Jacob, the person in charge of the picking crew, said I looked like I was shopping in the orchards. Everyone has these canvas harvest
bags with a wide strap and a distend-able bottom so that when your satchel is filled, you can unlatch the bottom and let the plums tumble out into the bins. Most of the women and men wear the heavy bags slung over both shoulders or with the straps balanced on their head, (which surprisingly is how the Nepalese bore their harvest burdens,) but I took a slightly different approach. I put the strap on one shoulder, thinking that having one side free would allow me a greater range of movement when reaching for those high-flying plums. What I didn't realize was that this bag posture made the utilitarian bag look more like a personal, casually slung shopping purse. I can only imagine what I must have looked like out there, walking slightly dreamily through the rows, scanning the trees for the big, red plums and then reaching out to place my new picks into my little hip-slung satchel.
However, for all my out-of-place oddity, I absolutely loved spending the day out in the orchards. As with all things new and novel, I was enthralled with the whole process of the picking line; it’s amazing how much we relish what is different. Having spent all my working life behind a computer, doing something physical and present in your surroundings is immensely satisfying. I loved the fuzzy, dusty residue that was left on my hands at the end of the day, and I actually enjoyed the down-ward tug of a full picking bag. How great it is to work with something that has weight and shape!
Apart from the sheer physicality of it, the energy in the orchards was palpable and was like stepping into a different world. Unlike in the winery, where the product is already bottled and labeled, in the field I was working on the ground stage. Everyone with me was a worker on the farm, and it was nice to be in the minority. One of the hardest adjustments for me, when I first got to the Western Cape, was the inverse homogeneity of the people around me. In Malawi, I was normally the only white westerner around, while, in the Cape, I am almost exclusively surrounded by white South Africans. In this country, there are large separations between the cultures-- from the whites to the blacks to the coloreds (the names they use to refer to their own racial/cultural heritages)-- so it was nice, even if for just a moment, to get to sink into another sphere.

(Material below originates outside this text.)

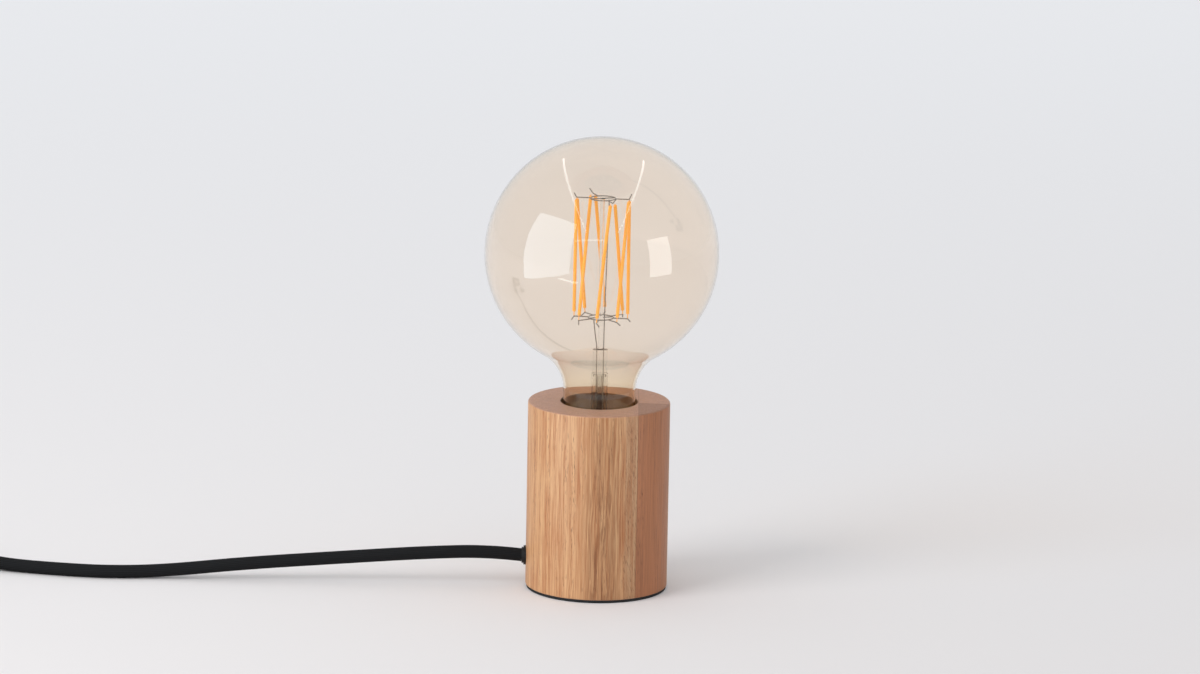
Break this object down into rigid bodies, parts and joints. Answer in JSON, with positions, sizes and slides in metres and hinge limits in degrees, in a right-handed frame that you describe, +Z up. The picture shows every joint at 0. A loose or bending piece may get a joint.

Of particular interest in this new world of the farm, was an older woman who led the team in my row. An expert picker, her hands seemed to flit from branch to branch with a speed and assuredness all their own. While I would pick one individual fruit at a time, relying on my sight to find the red in the undergrowth, she would dive into each plant, using her hands to search out the crop. The speed of her picking never faltered, and she seemed to be possessed of an inexhaustible store of meticulous energy. She had the most exquisite face, with crevices and textures of epic story, and I got to wondering how many harvests she had gone through.
While the women manned the lower part of the trees, picking the low lying fruit by hand, the men carried ladders to clean off the upper reaches. From top to bottom, man to woman, there is a great sense of humor shared by all the workers, a hilarity which is punctuated by the gender-bifurcation of this picking scheme. The men stand from their ladders, and call out jokes to one another, occasionally stopping to heckle one of the ladies below. They talk about the plum trees as females, and a constant rallying call among the men, when talking about the thickly laden branches, is "get up under those skirts, you never know what surprises you will find."
Like with the women-- who range in age from late teens to late seventies-- there is an amazing mix of the young and old amongst the men. From your weather-worn pickers of the older generation, you have your young fellows who saunter from tree to tree with the ladders jauntily slung over one shoulder. The demarcation in the generations can be seen in their head-ware. Two of my favorite young guys, who were particular "jowlers," wore an All Blacks hat and a NY yankees hat, while one of the most interesting older man wore a hat that he had made out of a springboch-- complete with horns and all. We think the older man may have been a witch doctor, but, even if not, his animalistic headdress was certainly a presence in the vineyard. The stark contrast between this home-spun, indigenous originality and the commercial, globalized baseball caps of the other boys was certainly a visible proof of the gulf that exists between the generations.
All in all, I was enthralled by my time in the orchards. I realize that I have an overly romanticized, reflective account of my time with the plums, but it really was a glimpse into a part of the farm life that had been, hitherto, hidden. At the end of the day, as in Malawi or Nepal, I found that what I took away from this short orchard jaunt was my impressions of the people. Hardworking and all too often care-worn, each seem to hold such a wealth of stories and experiences. Though there is a disappointingly sharp language divide-- they speak Afrikaans which I am only just, just beginning to learn-- there is more than enough in the faces and the interactions to keep the cultural observer utterly entranced.